--- Begin ENTRIES PROVIDED ---
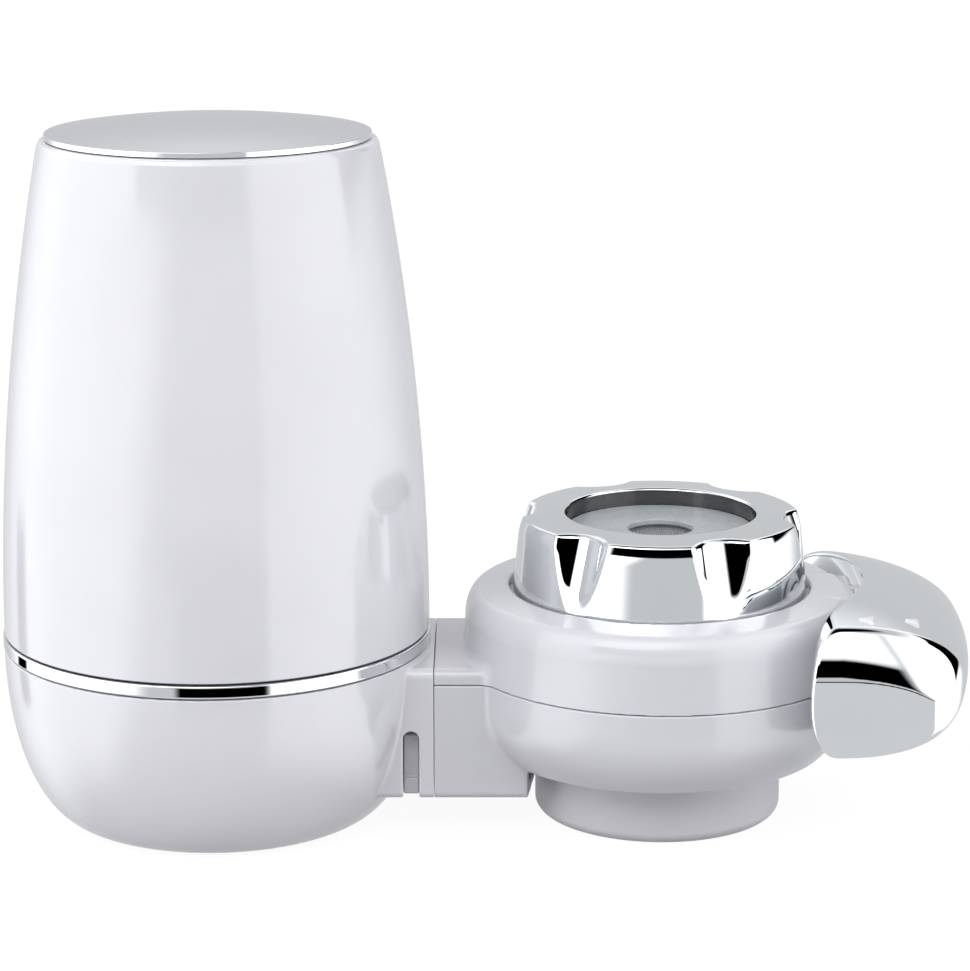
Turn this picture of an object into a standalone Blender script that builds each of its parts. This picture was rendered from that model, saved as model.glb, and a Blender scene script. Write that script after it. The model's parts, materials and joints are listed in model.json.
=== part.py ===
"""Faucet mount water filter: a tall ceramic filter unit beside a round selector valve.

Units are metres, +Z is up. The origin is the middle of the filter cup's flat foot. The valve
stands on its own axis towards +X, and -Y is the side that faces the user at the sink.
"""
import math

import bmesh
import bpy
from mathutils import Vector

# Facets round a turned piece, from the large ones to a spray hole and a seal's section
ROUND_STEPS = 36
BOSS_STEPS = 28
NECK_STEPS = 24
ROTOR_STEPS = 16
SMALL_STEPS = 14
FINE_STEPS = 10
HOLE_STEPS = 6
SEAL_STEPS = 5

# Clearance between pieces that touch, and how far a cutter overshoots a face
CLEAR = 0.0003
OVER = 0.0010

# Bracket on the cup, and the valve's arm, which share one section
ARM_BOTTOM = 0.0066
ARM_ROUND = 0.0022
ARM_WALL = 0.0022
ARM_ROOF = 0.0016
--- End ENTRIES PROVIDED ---
--- Begin ENTRIES PROVIDED ---
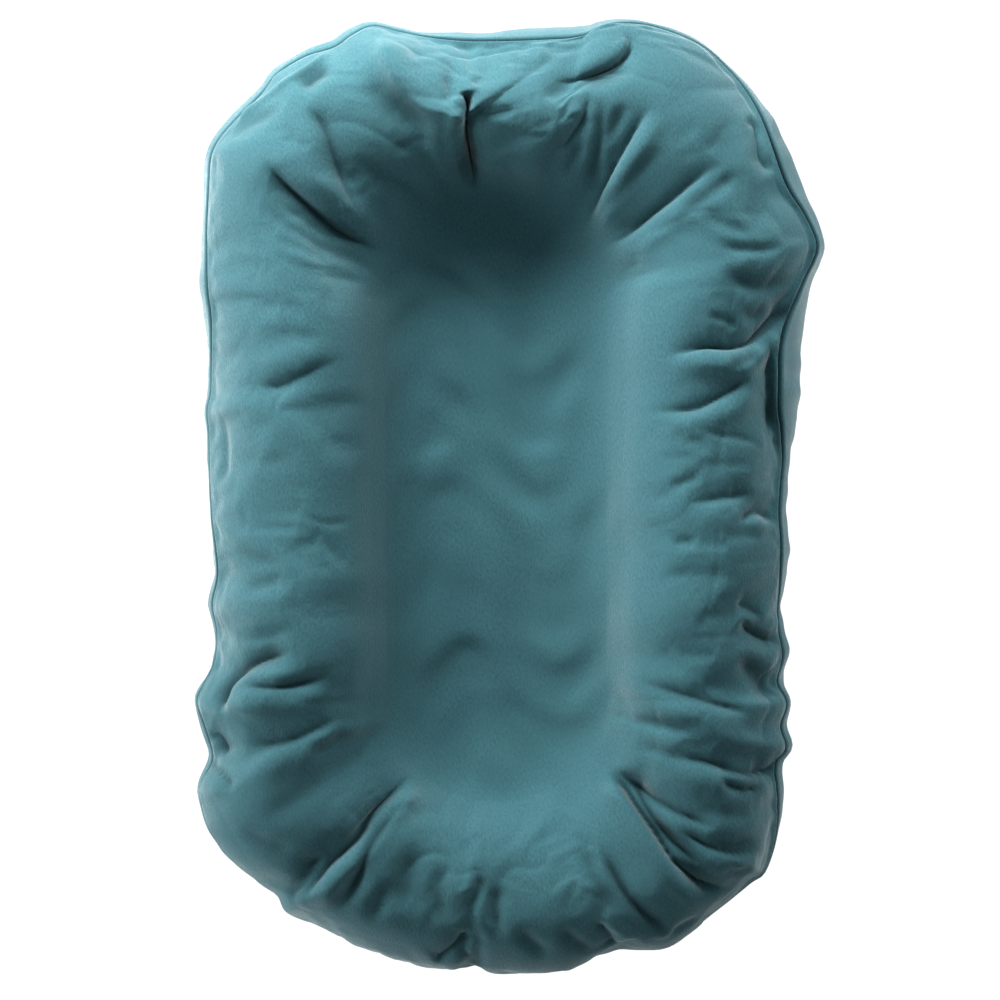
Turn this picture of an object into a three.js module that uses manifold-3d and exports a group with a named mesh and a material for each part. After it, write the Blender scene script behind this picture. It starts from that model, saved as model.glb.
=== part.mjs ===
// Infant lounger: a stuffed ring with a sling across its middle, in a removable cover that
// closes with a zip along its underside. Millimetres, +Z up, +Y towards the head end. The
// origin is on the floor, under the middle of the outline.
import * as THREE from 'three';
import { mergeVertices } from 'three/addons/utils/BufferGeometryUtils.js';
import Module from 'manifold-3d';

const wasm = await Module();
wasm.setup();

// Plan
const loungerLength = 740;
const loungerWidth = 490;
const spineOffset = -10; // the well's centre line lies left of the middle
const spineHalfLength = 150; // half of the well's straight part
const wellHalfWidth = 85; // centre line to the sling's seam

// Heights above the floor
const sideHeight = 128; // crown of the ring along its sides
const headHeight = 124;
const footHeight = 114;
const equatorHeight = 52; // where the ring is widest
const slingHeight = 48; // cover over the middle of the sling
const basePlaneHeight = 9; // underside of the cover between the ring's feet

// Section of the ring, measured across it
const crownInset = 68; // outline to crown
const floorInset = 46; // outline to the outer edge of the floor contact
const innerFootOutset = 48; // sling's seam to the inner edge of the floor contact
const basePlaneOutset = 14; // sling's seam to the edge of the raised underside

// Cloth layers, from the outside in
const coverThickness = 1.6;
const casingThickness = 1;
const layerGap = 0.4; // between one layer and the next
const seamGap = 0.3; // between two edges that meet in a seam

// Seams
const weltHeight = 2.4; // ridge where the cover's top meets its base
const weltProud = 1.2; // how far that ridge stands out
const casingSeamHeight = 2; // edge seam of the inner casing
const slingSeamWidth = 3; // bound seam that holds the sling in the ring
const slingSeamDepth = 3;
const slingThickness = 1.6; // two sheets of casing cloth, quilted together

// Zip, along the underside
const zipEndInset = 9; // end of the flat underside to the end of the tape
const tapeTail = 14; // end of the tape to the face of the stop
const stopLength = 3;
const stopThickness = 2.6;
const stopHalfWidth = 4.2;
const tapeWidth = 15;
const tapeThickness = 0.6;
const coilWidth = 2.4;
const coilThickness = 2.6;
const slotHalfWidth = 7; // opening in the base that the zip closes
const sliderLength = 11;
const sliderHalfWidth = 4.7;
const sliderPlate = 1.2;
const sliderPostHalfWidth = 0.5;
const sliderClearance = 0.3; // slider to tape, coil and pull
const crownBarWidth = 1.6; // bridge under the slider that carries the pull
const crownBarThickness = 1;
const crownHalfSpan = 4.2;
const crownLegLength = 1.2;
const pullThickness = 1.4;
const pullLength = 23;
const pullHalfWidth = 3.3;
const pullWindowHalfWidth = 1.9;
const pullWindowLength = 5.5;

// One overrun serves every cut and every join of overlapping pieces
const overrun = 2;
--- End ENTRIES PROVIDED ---
--- Begin ENTRIES PROVIDED ---
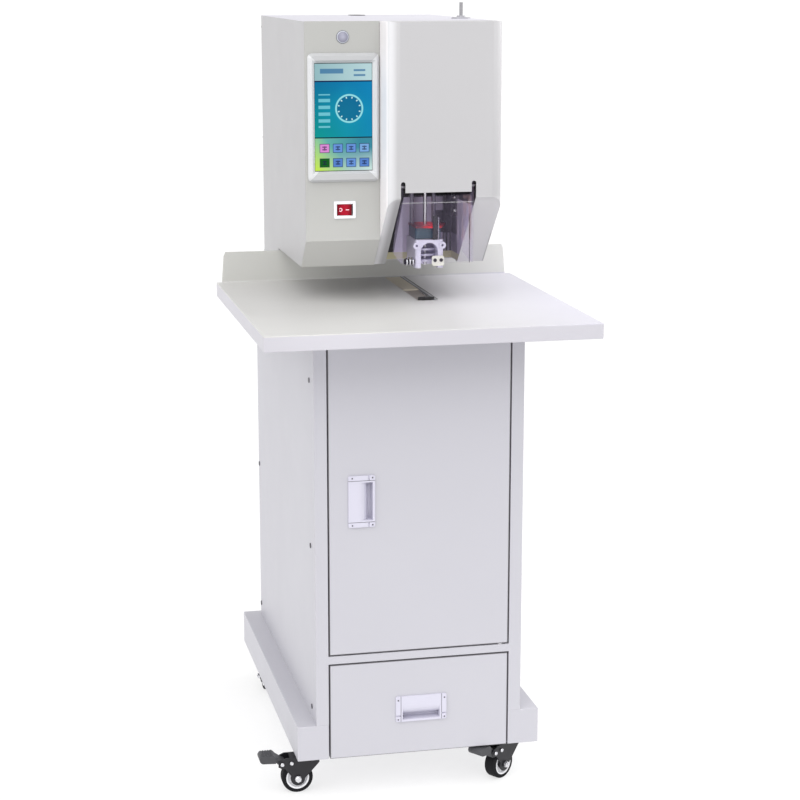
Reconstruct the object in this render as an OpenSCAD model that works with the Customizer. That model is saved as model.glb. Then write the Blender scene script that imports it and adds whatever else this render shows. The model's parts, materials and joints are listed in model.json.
--- End ENTRIES PROVIDED ---
* [TASK]: Give again, word for word, the lines starting at the line that has "Turn this picture of an object into a three.js" and ending at the line that has "const wellHalfWidth = 85;", with both of those lines included and nothing else.

* [ANSWER TO THIS TASK]:
Turn this picture of an object into a three.js module that uses manifold-3d and exports a group with a named mesh and a material for each part. After it, write the Blender scene script behind this picture. It starts from that model, saved as model.glb.
=== part.mjs ===
// Infant lounger: a stuffed ring with a sling across its middle, in a removable cover that
// closes with a zip along its underside. Millimetres, +Z up, +Y towards the head end. The
// origin is on the floor, under the middle of the outline.
import * as THREE from 'three';
import { mergeVertices } from 'three/addons/utils/BufferGeometryUtils.js';
import Module from 'manifold-3d';

const wasm = await Module();
wasm.setup();

// Plan
const loungerLength = 740;
const loungerWidth = 490;
const spineOffset = -10; // the well's centre line lies left of the middle
const spineHalfLength = 150; // half of the well's straight part
const wellHalfWidth = 85; // centre line to the sling's seam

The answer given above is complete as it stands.